For the last two quarters, I have concluded by predicting that the market throughout 2011 would be generally healthy and balanced, with lots of low-end inventory (and perhaps declining low-end prices) and increasing high-end activity (and perhaps increasing high-end prices). A close look at the market, divided into quintiles, clearly illustrates these trends.

The median price of the top 20 percent of sales this quarter was $3,605,000, an increase of 12 percent over the same quarter last year. The next 20 percent, with a median of price of $1,575,000, rose 9 percent. The middle 20 percent, priced at around $940,000, registered a slight increase of 4 percent. And the fourth 20 percent, priced around $600,000, fell slightly, by about 2 percent. The bottom 20-percent slice of the market, priced around $330,000, fell 6 percent.

To reference Charles Dickens, what is emerging in the Hamptons, and elsewhere in the U.S., is “A Tale of Two Markets.” Today the median price of houses located east of the Shinnecock Canal or south of the highway is approximately twice the median price of homes west of the Shinnecock Canal or north of the highway.

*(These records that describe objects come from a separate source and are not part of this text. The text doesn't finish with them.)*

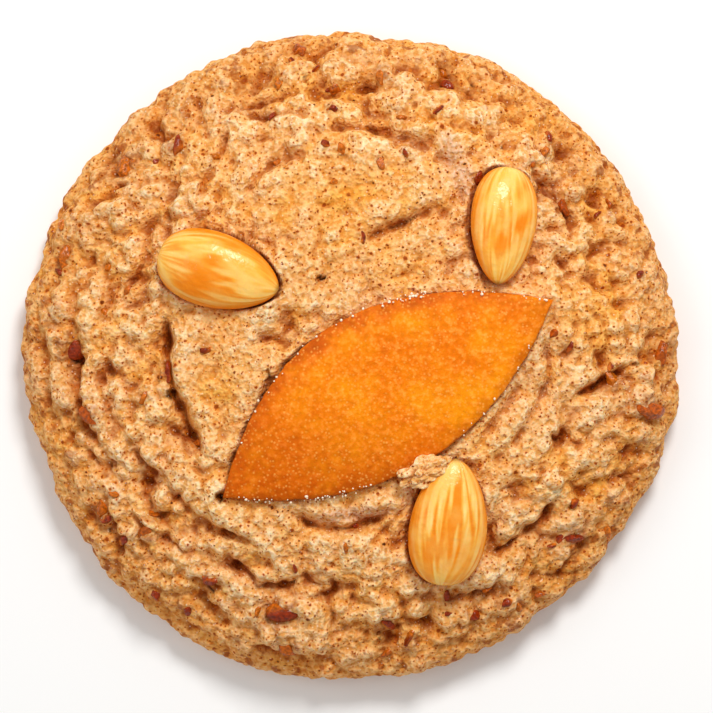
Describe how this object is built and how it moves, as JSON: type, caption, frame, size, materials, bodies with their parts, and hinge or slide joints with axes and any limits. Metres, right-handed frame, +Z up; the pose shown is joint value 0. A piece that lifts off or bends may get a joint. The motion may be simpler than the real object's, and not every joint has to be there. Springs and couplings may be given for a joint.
{
  "type": "lebkuchen",
  "caption": "Round spiced nut biscuit with a craggy baked crust, topped with blanched almonds and a pointed leaf of candied orange; lies flat on its underside.",
  "frame": {"origin": "middle of the bounding box on the flat underside that the biscuit rests on", "axes": "+Z up out of the decorated top; the leaf runs 31 degrees from +X towards +Y, and -Y is the side nearest the viewer"},
  "size_m": [0.1216, 0.1196, 0.024],
  "materials": {
    "baked_dough": "baked nut dough, matt and grainy, browner in its cracks, with red-brown specks and chips of nut skin",
    "blanched_almond": "blanched and baked almond, smooth with a soft gloss and fine lengthwise ridges",
    "candied_orange": "candied orange, fine-grained and faintly sugared, browner along its edge"
  },
  "bodies": {
    "root": {"dough": "baked_dough", "almond_left": "blanched_almond", "almond_right": "blanched_almond", "almond_lower": "blanched_almond", "orange_leaf": "candied_orange"}
  },
  "joints": []
}
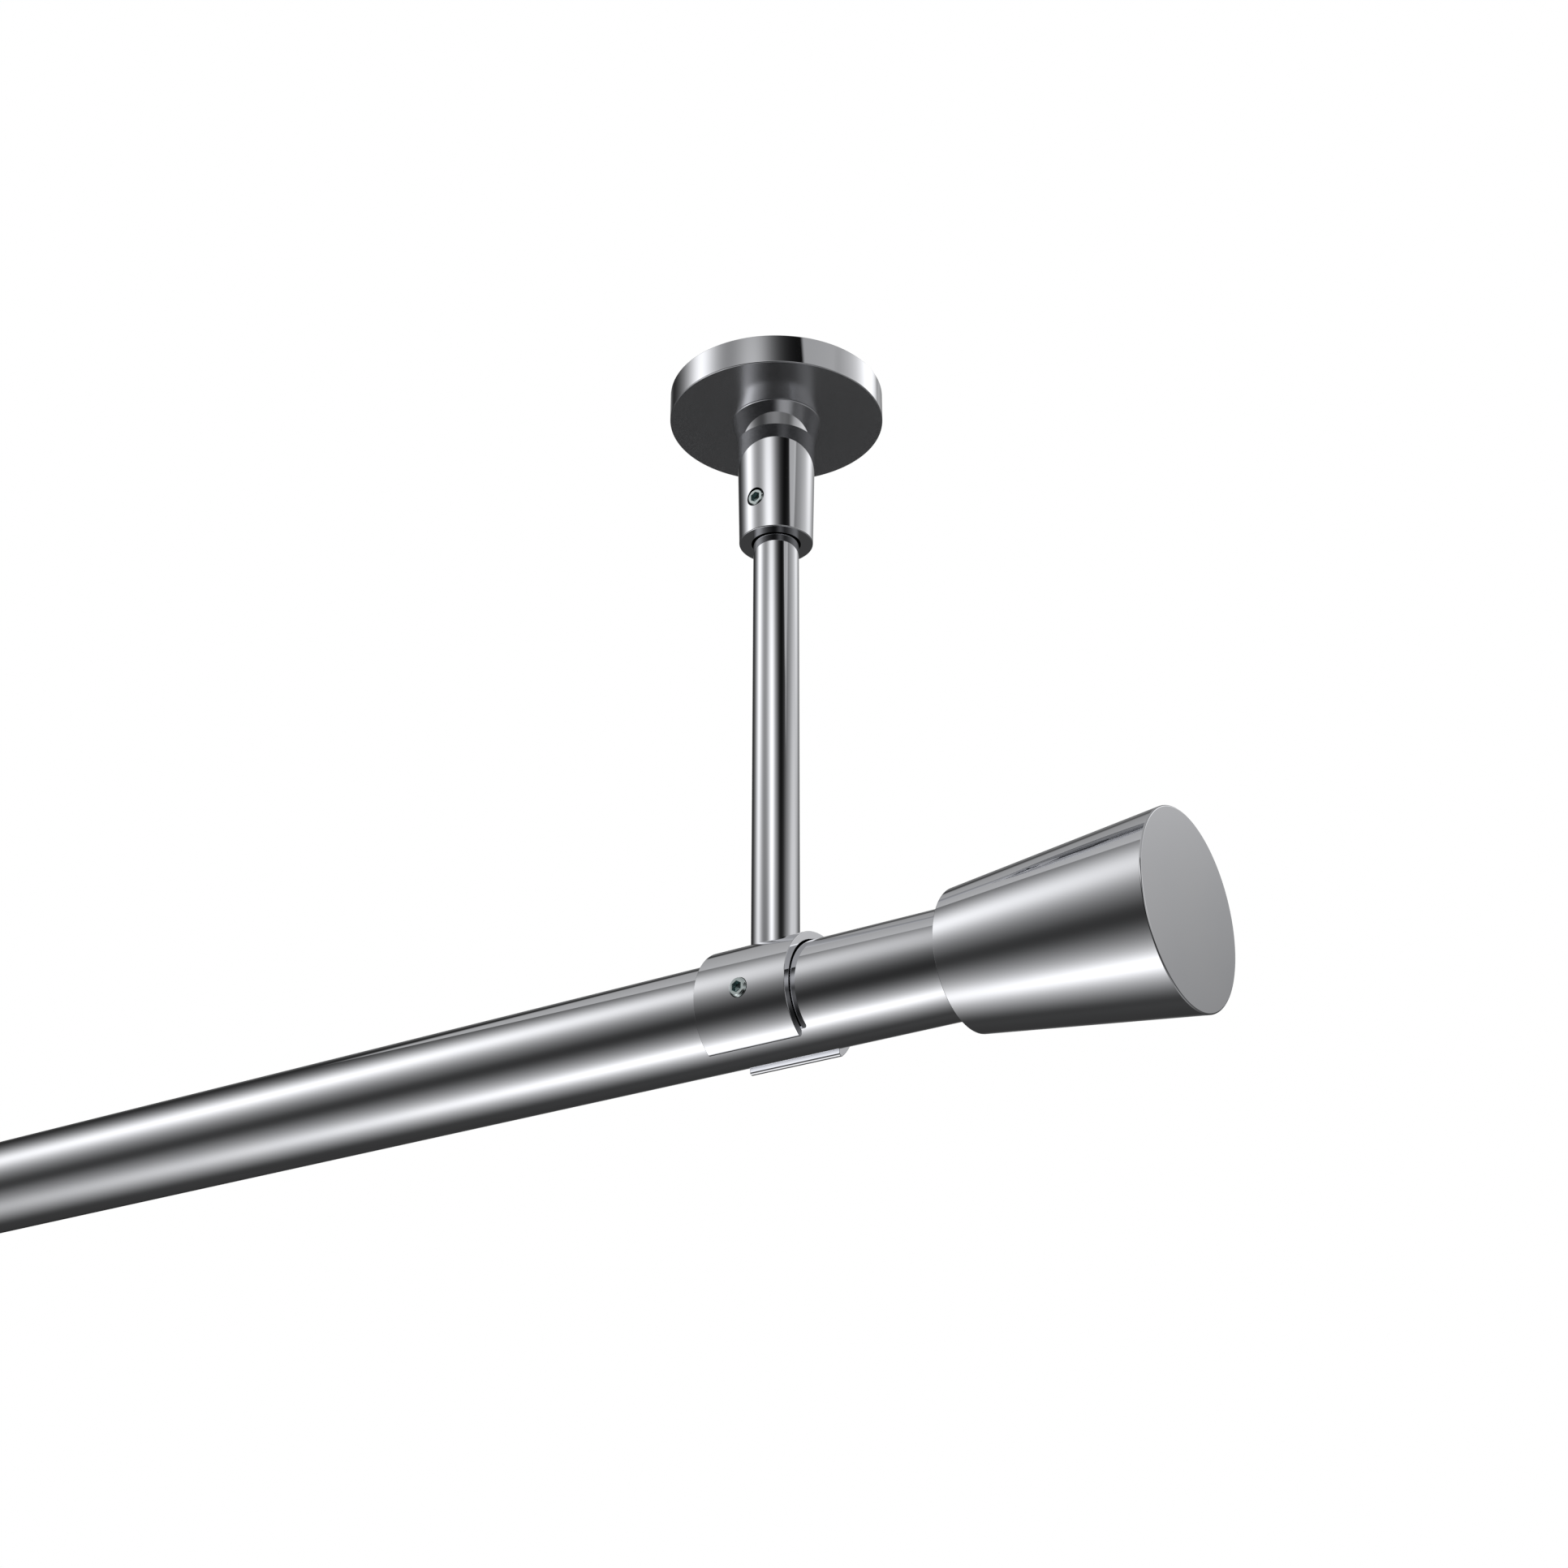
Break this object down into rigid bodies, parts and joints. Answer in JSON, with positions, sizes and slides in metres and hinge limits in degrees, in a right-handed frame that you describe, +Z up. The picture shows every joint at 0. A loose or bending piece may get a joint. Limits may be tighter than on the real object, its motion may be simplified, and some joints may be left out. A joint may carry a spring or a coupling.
{
  "type": "curtain rod",
  "caption": "Ceiling-hung chrome curtain rod: round pole in open-bottomed clamps on hanger rods from round roses, with conical finials.",
  "frame": {"origin": "middle of the right bracket's ceiling face", "axes": "+X along the pole towards the right finial, +Z up at the ceiling, -Y towards the room, where the grub screws are"},
  "size_m": [1.2948, 0.0602, 0.2086],
  "materials": {
    "chrome": "polished",
    "chromed_aluminium": "polished",
    "zinc_plated_screw": "satin",
    "plate_steel": "satin",
    "nylon": "matte"
  },
  "bodies": {
    "ceiling_fixings": {"right_rose": "chrome", "right_mounting_plate": "plate_steel", "right_stud": "zinc_plated_screw", "right_collar": "chrome", "left_rose": "chrome", "left_mounting_plate": "plate_steel", "left_stud": "zinc_plated_screw", "left_collar": "chrome"},
    "right_hanger": {"right_hanger_rod": "chrome", "right_clamp": "chrome", "right_clamp_screw": "zinc_plated_screw"},
    "left_hanger": {"left_hanger_rod": "chrome", "left_clamp": "chrome", "left_clamp_screw": "zinc_plated_screw"},
    "pole": {"pole": "chrome"},
    "right_finial": {"right_finial": "chromed_aluminium", "right_finial_plug": "nylon", "right_finial_screw": "zinc_plated_screw"},
    "left_finial": {"left_finial": "chromed_aluminium", "left_finial_plug": "nylon", "left_finial_screw": "zinc_plated_screw"},
    "right_collar_grub_screw": {"right_collar_grub_screw": "zinc_plated_screw"},
    "left_collar_grub_screw": {"left_collar_grub_screw": "zinc_plated_screw"},
    "right_clamp_grub_screw": {"right_clamp_grub_screw": "zinc_plated_screw"},
    "left_clamp_grub_screw": {"left_clamp_grub_screw": "zinc_plated_screw"}
  },
  "joints": [
    {"name": "right_hanger_height", "type": "slide", "parent": "ceiling_fixings", "child": "right_hanger", "axis": [0, 0, 1], "range_m": [-0.012, 0.0029]},
    {"name": "left_hanger_height", "type": "slide", "parent": "ceiling_fixings", "child": "left_hanger", "axis": [0, 0, 1], "range_m": [-0.012, 0.0029]},
    {"name": "pole_slide", "type": "slide", "parent": "right_hanger", "child": "pole", "axis": [1, 0, 0], "range_m": [-0.0425, 0.0425]},
    {"name": "right_finial_pull", "type": "slide", "parent": "pole", "child": "right_finial", "axis": [1, 0, 0], "range_m": [0, 0.029]},
    {"name": "left_finial_pull", "type": "slide", "parent": "pole", "child": "left_finial", "axis": [-1, 0, 0], "range_m": [0, 0.029]},
    {"name": "right_collar_grub_screw_travel", "type": "slide", "parent": "ceiling_fixings", "child": "right_collar_grub_screw", "axis": [0, -1, 0], "range_m": [0, 0.003]},
    {"name": "left_collar_grub_screw_travel", "type": "slide", "parent": "ceiling_fixings", "child": "left_collar_grub_screw", "axis": [0, -1, 0], "range_m": [0, 0.003]},
    {"name": "right_clamp_grub_screw_travel", "type": "slide", "parent": "right_hanger", "child": "right_clamp_grub_screw", "axis": [0, -1, 0], "range_m": [0, 0.003]},
    {"name": "left_clamp_grub_screw_travel", "type": "slide", "parent": "left_hanger", "child": "left_clamp_grub_screw", "axis": [0, -1, 0], "range_m": [0, 0.003]}
  ],
  "couplings": [
    {"joint": "left_hanger_height", "follows": "right_hanger_height", "ratio": 1}
  ]
}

As high-end buyers flooded the market this quarter, the median price of houses that sold east of the Shinnecock Canal or south of the highway rose by 20 percent compared to the spring of 2010. At the same time, the median price of homes west of the Shinnecock or north of the highway fell by 6 percent.

As I have said before, the recession is over south of the highway and has been for some time, while it remains a buyer’s market far north of the highway and west of the canal, with high levels of inventory and significant numbers of distressed sellers. If these trends continue, and the “Tale of Two Markets” lengthens, it may become impossible to answer the question, “How’s the Hamptons real estate market?” without first asking, “Which one?”